**SHORT EXERCISE**
The first line to copy is the one with "TAILS[name], seat, groups, materials)"; the last is the one with "zip(*points))), Vector(map(max, zip(*points)))". Copy each line in that range exactly, leaving out all others.
====
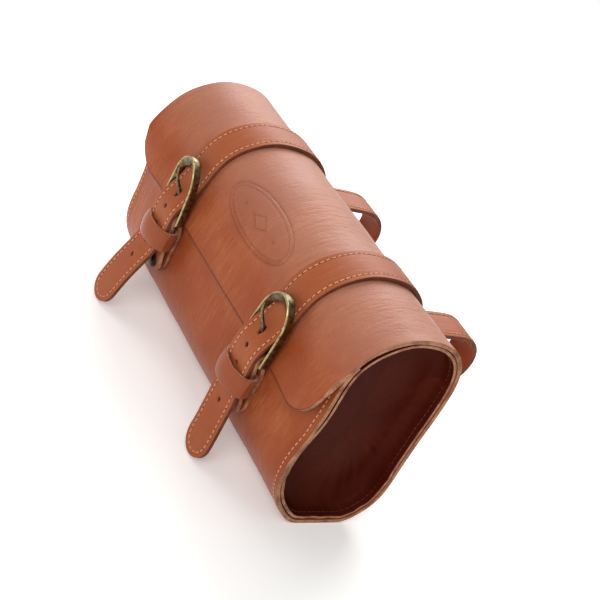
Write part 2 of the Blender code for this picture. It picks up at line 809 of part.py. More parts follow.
def main():
    clear_scene()
    scene = bpy.context.scene
    bag = bpy.data.collections.new("leather_roll_bag")
    cutters = bpy.data.collections.new("cutters")
    scene.collection.children.link(bag)
    scene.collection.children.link(cutters)
    materials = {name: make_material(name) for name in COLOURS}
    groups = (bag, cutters)
    make_wrap(bag, materials)
    make_end_panel("end_panel_left", -1, bag, materials)
    make_end_panel("end_panel_right", 1, bag, materials)
    line = wrap_rows()
    seat = BuckleSeat(line)
    for name, side, lean in (("left", -1, 1.0), ("right", 1, 0.9)):
        x = side * BELT_SPACING / 2 + BELT_SHIFT
        make_belt(f"belt_{name}", x, TAILS[name], seat, groups, materials)
        make_chape(f"buckle_strap_{name}", x, seat, groups, materials)
        make_buckle(f"buckle_{name}", x, seat, groups, materials)
        make_tongue(f"tongue_{name}", x, seat, bag, materials["antique_brass"])
        make_keeper(f"keeper_{name}", x, seat, lean, bag, materials["keeper_leather"])
        make_rivet(f"rivet_{name}", x, seat, bag, materials["black_rivet"])
        make_bar_loop(f"bar_loop_{name}", x, line, bag, materials["strap_leather"])
    stand_on_origin(groups)


main()
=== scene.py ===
"""Leather roll bag with a flap and buckled straps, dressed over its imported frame.

Metres, +Z up, front with the buckles towards -Y. Every sheet and strap is rolled
along the middle line of its own frame node, so it lies where the frame has it.
"""
import math

import bmesh
import bpy
from mathutils import Matrix, Vector, noise


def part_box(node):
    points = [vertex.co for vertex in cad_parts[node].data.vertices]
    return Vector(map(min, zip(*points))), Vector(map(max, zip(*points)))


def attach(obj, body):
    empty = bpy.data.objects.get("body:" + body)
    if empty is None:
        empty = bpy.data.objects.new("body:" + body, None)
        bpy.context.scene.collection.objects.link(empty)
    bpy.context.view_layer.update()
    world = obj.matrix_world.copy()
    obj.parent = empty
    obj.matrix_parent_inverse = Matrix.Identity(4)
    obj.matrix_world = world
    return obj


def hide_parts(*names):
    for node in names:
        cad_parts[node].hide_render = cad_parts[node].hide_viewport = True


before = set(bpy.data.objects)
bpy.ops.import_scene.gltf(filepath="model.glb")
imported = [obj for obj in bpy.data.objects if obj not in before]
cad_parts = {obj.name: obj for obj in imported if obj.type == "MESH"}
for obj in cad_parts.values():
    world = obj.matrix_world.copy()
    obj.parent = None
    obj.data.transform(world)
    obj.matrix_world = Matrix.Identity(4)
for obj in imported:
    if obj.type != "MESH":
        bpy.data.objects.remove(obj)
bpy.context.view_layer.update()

MM = 0.001
TURN = 2 * math.pi

# Walls of the leathers, which are the frame's apart from the thinner belts
BODY_WALL = 2.2 * MM
PANEL_WALL = 1.8 * MM
BELT_WALL = 2.1 * MM
CHAPE_WALL = 2.0 * MM
KEEPER_WALL = 1.6 * MM
LOOP_WALL = 2.4 * MM
BELT_WIDTH = 20 * MM

# The thinner belts lie this far in, on what is below them
BELT_SINK = 0.35 * MM

# The keepers have slid up the straps, and are drawn tight at the front
KEEPER_RAISED = {"left": 4.0 * MM, "right": 1.2 * MM}
KEEPER_TIGHTER = 2.3 * MM
KEEPER_CROWN = 0.95 * MM
KEEPER_SHRUNK = 0.30 * MM
KEEPER_BOW = 1.1 * MM

# Steps along a middle line, and of the sheet rolled on it, finer under the ornament
LINE_STEP = 0.7 * MM
SHEET_STEP = 2.1 * MM
FINE_STEP = 0.62 * MM

# The flap's corners, its free part, and how far its corners stand off
FLAP_CORNER = 20 * MM
FLAP_ROOM = 38 * MM
FLAP_LIFT = 2.2 * MM

# Unevenness of the body sheet: its size across and along, and its height
UNEVEN_SIZE = (26 * MM, 55 * MM)
UNEVEN_HEIGHT = 0.45 * MM
FOLD_SIZE = (7 * MM, 34 * MM)
FOLD_HEIGHT = 0.16 * MM
FOLDS_START = 40 * MM
FOLDS_GROW_OVER = 50 * MM

# Where the bag's ends have lost their shape: which end, which lap, height, how far
# it reaches up and down, how far along the bag, and how far out
SLUMPS = (
    (-1, "flap", 88 * MM, 30 * MM, 36 * MM, 4.0 * MM),
    (-1, "flap", 66 * MM, 18 * MM, 30 * MM, -0.6 * MM),
    (1, "flap", 74 * MM, 30 * MM, 40 * MM, 2.2 * MM),
    (-1, "front", 46 * MM, 40 * MM, 30 * MM, -3.6 * MM),
    (1, "front", 70 * MM, 30 * MM, 36 * MM, -3.7 * MM),
)

# End panels: how far in the rim lies, the bend between flange and flat, and the seam
PANEL_RIM_SET = 0.4 * MM
PANEL_BEND = 7.0 * MM
PANEL_STEP = 1.6 * MM
PANEL_SEAM_IN = 3.2 * MM
FLANGE_SHARES = (0, 0.33, 0.67, 1.0)
BEND_ANGLES = (12, 24, 36, 48, 60, 75, 90)
FLAT_SHARES = (0.04, 0.09, 0.16, 0.25, 0.36, 0.5, 0.65, 0.82, 1.0)
PUCKER_HEIGHT = 0.8 * MM
DISH_HEIGHT = 1.2 * MM

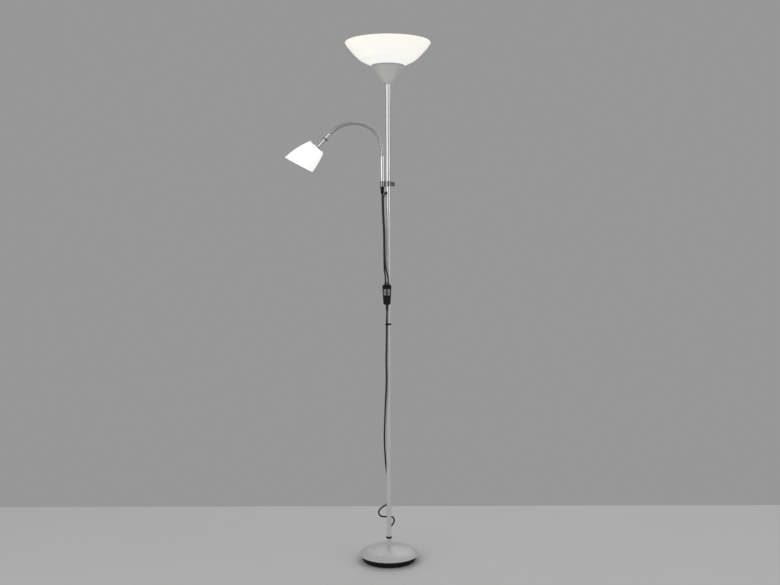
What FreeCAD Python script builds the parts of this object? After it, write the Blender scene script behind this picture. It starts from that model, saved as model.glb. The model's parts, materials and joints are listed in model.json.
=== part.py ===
====
**ANSWER TO THE PROBLEM**
        make_belt(f"belt_{name}", x, TAILS[name], seat, groups, materials)
        make_chape(f"buckle_strap_{name}", x, seat, groups, materials)
        make_buckle(f"buckle_{name}", x, seat, groups, materials)
        make_tongue(f"tongue_{name}", x, seat, bag, materials["antique_brass"])
        make_keeper(f"keeper_{name}", x, seat, lean, bag, materials["keeper_leather"])
        make_rivet(f"rivet_{name}", x, seat, bag, materials["black_rivet"])
        make_bar_loop(f"bar_loop_{name}", x, line, bag, materials["strap_leather"])
    stand_on_origin(groups)


main()
=== scene.py ===
"""Leather roll bag with a flap and buckled straps, dressed over its imported frame.

Metres, +Z up, front with the buckles towards -Y. Every sheet and strap is rolled
along the middle line of its own frame node, so it lies where the frame has it.
"""
import math

import bmesh
import bpy
from mathutils import Matrix, Vector, noise


def part_box(node):
    points = [vertex.co for vertex in cad_parts[node].data.vertices]
    return Vector(map(min, zip(*points))), Vector(map(max, zip(*points)))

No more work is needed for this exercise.